Step 4: Plan the Integration Before the Model

Map out exactly how the model output will reach the end user. Identify every system integration point. Get commitment from the teams that own those systems. Define the user workflow change. Test the integration path with mock data before the model is complete. The best model in the world delivers zero value if it cannot be integrated into the business process it was designed to improve.

Step 5: Secure Active, Not Passive, Executive Sponsorship

The executive sponsor should be briefed on the five failure modes before the pilot starts. They should commit to regular engagement — not annual reviews, but bi-weekly touchpoints. They should pre-authorize the team to escalate blockers directly. And they should be prepared to make organizational changes if the pilot demonstrates value — because a successful pilot that cannot scale due to organizational inertia is still a failure.

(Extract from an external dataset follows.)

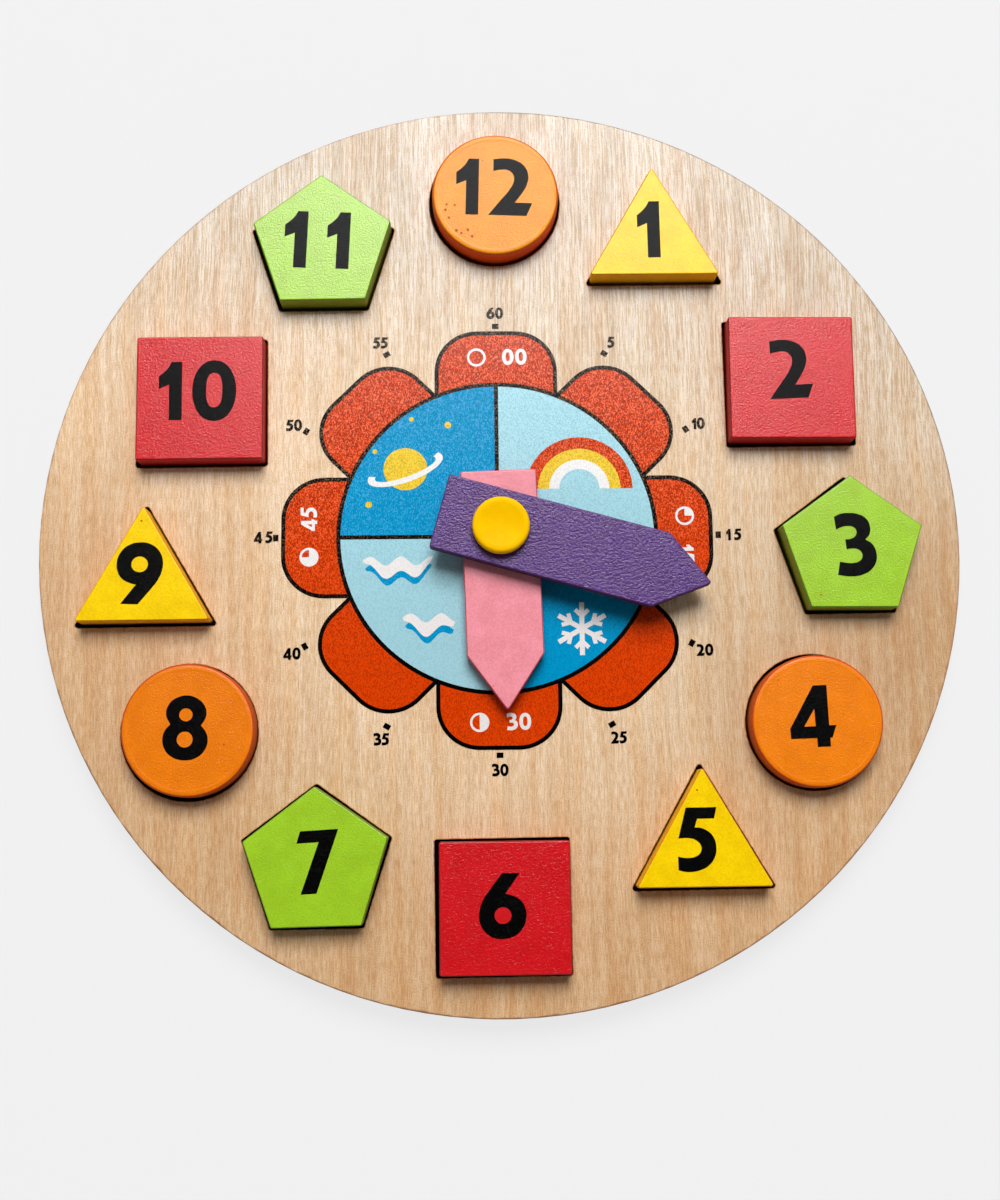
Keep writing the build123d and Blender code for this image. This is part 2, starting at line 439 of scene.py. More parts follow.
def make_scorch(name, first, second):
    """Laser scorch on the veneer, blotched between two colours."""
    material, tree, surface, coordinates = start_material(name)
    smoke = noise(tree, coordinates["Object"], size=1.6 * mm, detail=3, roughness=0.6)
    tree.links.new(mix(tree, fade(tree, smoke, 0.35, 0.65), first, second), surface["Base Color"])
    tree.links.new(times(tree, smoke, 0.2, 0.45), surface["Roughness"])
    surface["Specular IOR Level"].default_value = 0.05
    bump(tree, surface, smoke, 0.03 * mm)
    return material


# The laser leaves a charred edge and a thin brown fringe round each opening.
char_width = 0.12 * mm
fringe_width = 0.26 * mm
scorch_depth = 0.02 * mm
char_finish = make_scorch("seat_char", srgb(8, 5, 4), srgb(30, 17, 10))
fringe_finish = make_scorch("seat_fringe", srgb(160, 102, 56), srgb(202, 152, 104))
face_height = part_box("face_board")[1].z
scorch_top = face_height + scorch_depth
openings = find_openings(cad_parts["face_board"], smallest=20 * mm)
for number, opening in enumerate(openings, start=1):
    charred = widen_loop(opening, char_width)
    fringed = widen_loop(opening, char_width + fringe_width)
    lay_ring(f"seat_char_{number:02d}", opening, charred, face_height, scorch_top, char_finish)
    lay_ring(f"seat_fringe_{number:02d}", charred, fringed, face_height, scorch_top, fringe_finish)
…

Measuring Pilot Success: Beyond Accuracy

A final note on measurement. Too many pilots define success purely in terms of model accuracy. A 95% accurate model that nobody uses is a failed pilot. The metrics that matter for pilot success are:

Business KPI improvement: Did the target metric actually move?
User adoption: Are the intended users actually using the AI output in their daily work?
Operational readiness: Could this pilot be scaled to production with incremental (not transformational) effort?
Organizational learning: Did the organization build capabilities that will accelerate the next AI initiative?

The organizations that consistently land in the 20% treat pilots not as experiments, but as the first phase of production deployment. They invest in business alignment, data readiness, integration planning, and executive sponsorship with the same rigor they apply to the technical work. The result is not just a successful pilot — it is a repeatable process for delivering AI value at enterprise scale.